Let us now turn to the partition ${\Pi }_{\mathsf{PQ}}$ induced by this fragment ${\mathcal{F}}_{1^{\prime }}$, consisting of five anchor formulas${\alpha }_n$ (the technical procedure to generate this type of partition on the basis of a particular logical fragment is described in full detail in [1]):

${\Pi }_{\mathsf{PQ}}\left({\mathcal{F}}_{1^{\prime }}\right)$ = {	${\alpha }_1$: more than $\frac{3}{4}$(A,B),		$|A\cap B|>\frac{3}{4}\left|A\right|$
	${\alpha }_2$: exactly $\frac{3}{4}$(A,B),		$|A\cap B|=\frac{3}{4}\left|A\right|$
	${\alpha }_3$: less than $\frac{3}{4}$ but more than $\frac{1}{4}$(A,B),		$\frac{3}{4}\left|A\right|>|A\cap B|>\frac{1}{4}\left|A\right|$
	${\alpha }_4$: exactly $\frac{1}{4}$(A,B),		$|A\cap B|=\frac{1}{4}\left|A\right|$
	${\alpha }_5$: less than $\frac{1}{4}$(A,B)	}	$|A\cap B|<\frac{1}{4}\left|A\right|$

In a second step, the bitstring semantics is defined, not just for the fragment ${\mathcal{F}}_{1^{\prime }}$ itself, but rather for its entire Boolean closure in $\mathsf{PQ}$, denoted ${\mathbb{B}}_{\mathsf{PQ}}\left({\mathcal{F}}_{1^{\prime }}\right)$ and defined as the smallest set $C\subseteq {\mathcal{L}}_{\mathsf{PQ}}$ such that (i) ${\mathcal{F}}_{1^{\prime }}\subseteq C$ and (ii) C is closed under the Boolean operations (up to logical equivalence), i.e., for all $\phi ,\psi \in C$, there exist $\alpha ,\beta \in C$ such that $\alpha {\equiv }_{\mathsf{PQ}}\phi \wedge \psi$ and $\beta {\equiv }_{\mathsf{PQ}}\neg \phi$. The bitstring semantics ${\beta }_{\mathsf{PQ}}$ maps every formula $\phi \in {\mathbb{B}}_{\mathsf{PQ}}\left({\mathcal{F}}_{1^{\prime }}\right)$ onto its bitstring representation ${\beta }_{\mathsf{PQ}}\left(\phi \right)$, which is a sequence of bits that will have the value 1 in its $i$th bit position iff ${\vDash }_{\mathsf{PQ}}{\alpha }_i\to \phi$. Given that $|{\Pi }_{\mathsf{PQ}}\left({\mathcal{F}}_{1^{\prime }}\right)|=5$, the bitstring semantics${\beta }_{\mathsf{PQ}}$ for ${\mathbb{B}}_{\mathsf{PQ}}\left({\mathcal{F}}_{1^{\prime }}\right)$ is defined in terms of the Boolean algebra ${\mathbb{B}}_5$, i.e., bitstrings of length five.

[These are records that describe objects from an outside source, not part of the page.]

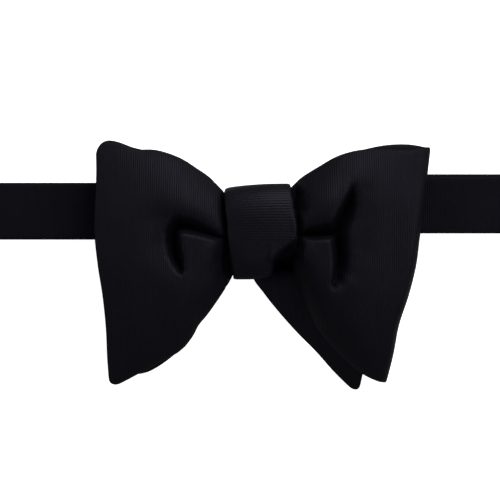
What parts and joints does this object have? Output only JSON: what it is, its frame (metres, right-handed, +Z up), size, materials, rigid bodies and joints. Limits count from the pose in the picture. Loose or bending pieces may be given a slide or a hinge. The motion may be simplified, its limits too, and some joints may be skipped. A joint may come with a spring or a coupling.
{
  "type": "butterfly bow tie",
  "caption": "Tied butterfly bow tie with wide looped wings, a wrapped knot and a flat neckband loop, lying face up",
  "frame": {"origin": "on the surface that the bow tie lies on, under the middle of the knot", "axes": "X along the neckband to the side of the open loop, Y towards the top edge of the bow, Z up out of the surface, the way the bow faces"},
  "size_m": [0.2054, 0.0937, 0.0267],
  "materials": {
    "silk": "finely ribbed black silk with a soft sheen",
    "metal": "smooth black enamel"
  },
  "bodies": {
    "root": {"front_bow": "silk", "back_bow": "silk", "knot": "silk", "neckband": "silk", "neckband_clasp": "metal"}
  },
  "joints": []
}
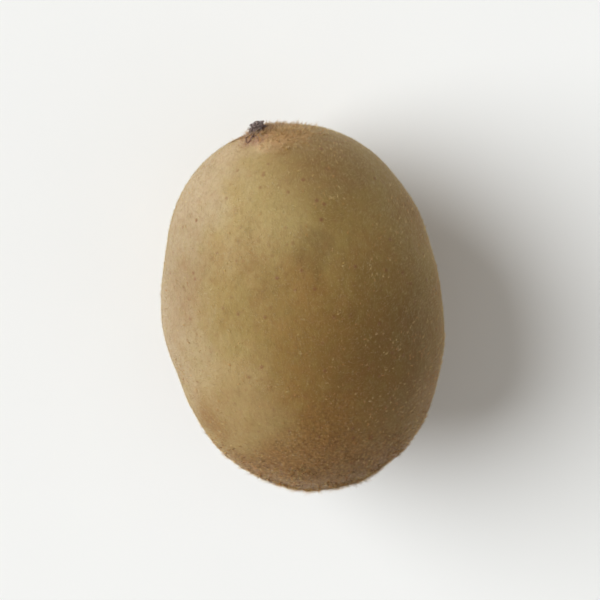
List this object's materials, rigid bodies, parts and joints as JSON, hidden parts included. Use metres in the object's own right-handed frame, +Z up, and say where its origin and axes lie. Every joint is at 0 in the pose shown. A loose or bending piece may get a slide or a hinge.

In particular, the resulting bitstrings for the formulas of ${\mathcal{F}}_{1^{\prime }}$ are

${\beta }_{\mathsf{PQ}}$(at least $\frac{3}{4}$(A,B))	=	11000	$|A\cap B|\ge \frac{3}{4}\left|A\right|$
${\beta }_{\mathsf{PQ}}$(less than $\frac{3}{4}$(A,B))	=	00111	$|A\cap B|<\frac{3}{4}\left|A\right|$
${\beta }_{\mathsf{PQ}}$(at most $\frac{1}{4}$(A,B))	=	00011	$|A\cap B|\le \frac{1}{4}\left|A\right|$
${\beta }_{\mathsf{PQ}}$(more than $\frac{1}{4}$(A,B))	=	11100	$|A\cap B|>\frac{1}{4}\left|A\right|$
${\beta }_{\mathsf{PQ}}$(between $\frac{1}{4}$ and $\frac{3}{4}$(A,B))	=	01110	$\frac{3}{4}\left|A\right|\ge |A\cap B|\ge \frac{1}{4}\left|A\right|$
${\beta }_{\mathsf{PQ}}$(more than $\frac{3}{4}$ or less than $\frac{1}{4}$(A,B))	=	10001	$|A\cap B|>\frac{3}{4}\left|A\right|\vee |A\cap B|<\frac{1}{4}\left|A\right|$

Since the bitstring 11000 assigned to at least $\frac{3}{4}$ contains two values 1, it is referred to as a level-2 bitstring. It corresponds to the disjunction of the first two anchor formulas in the partition ${\Pi }_{\mathsf{PQ}}\left({\mathcal{F}}_{1^{\prime }}\right)$, i.e., ${\alpha }_1\vee {\alpha }_2$, and thus reflects the disjunctive semantics of at least $\frac{3}{4}$ as exactly or more than $\frac{3}{4}$. Completely analogously, the 00011 bitstring for at most $\frac{1}{4}$ expresses the disjunction ${\alpha }_4\vee {\alpha }_5$, i.e., exactly or less than $\frac{1}{4}$. Similarly, the level-3 bitstring 01110 for between $\frac{1}{4}$ and $\frac{3}{4}$ captures the disjunction of the middle three anchor formulas ${\alpha }_2\vee {\alpha }_3\vee {\alpha }_4$, namely, (exactly $\frac{3}{4}$) or (less than  $\frac{3}{4}$ but more than  $\frac{1}{4}$) or (exactly $\frac{1}{4}$).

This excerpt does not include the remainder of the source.